That's right, I said it. Fuck you. I'm almost 40 so I don't care what you think. Or anyone else.
You've been my "friend" for 20 years. The kind of friend that acts nice to your face and then gossips about you behind your back. The kind of friend that compliments you and then judges you. The kind of friend that's stuck in middle school because you only care about yourself.
I've lived with you by my side for decades. A shadow I can't escape. A pain from which I can't be relieved. Over so much time you've become a friend, a familiarity. Only a friend because I have had nobody else.
Sure, you're nice. You're pretty. You're confident. But really you're broken and rotten and poisoned. Rotting from the inside out. And this house is collapsing. I see your true rottenness. I see your deceit. I see your ugliness. I see your inability. I see how I've built so much around something that's fake. You're fake.

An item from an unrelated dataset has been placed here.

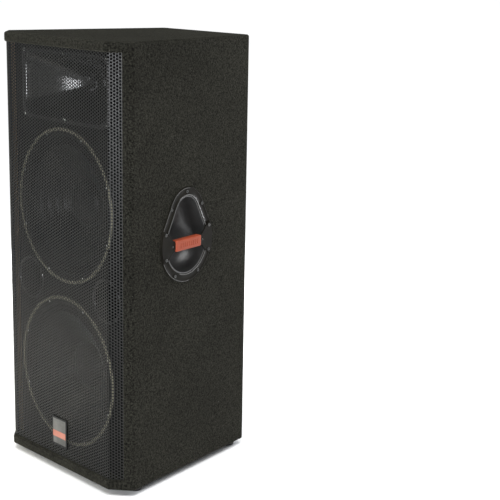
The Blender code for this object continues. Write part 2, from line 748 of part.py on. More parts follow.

You're the fake that says crap like, "Don't gain the quarantine 15!" and "Lose the baby weight!" You're a fucking liar and I hate you. I hate you for making me feeling like I'm not enough and never will be enough. I hate you because you make beautiful women feel like garbage because they don't look the way you want, which is impossible. I hate you because you say shit like, "Nothing tastes as good as thin feels." Actually, you're wrong. Lots of stuff tastes pretty damn good and I like eating it. I don't care what people think.
We're not done here. I'm not done with you. You lurk around every corner willing to pounce and I'm ready to kick you back into the hole you came from.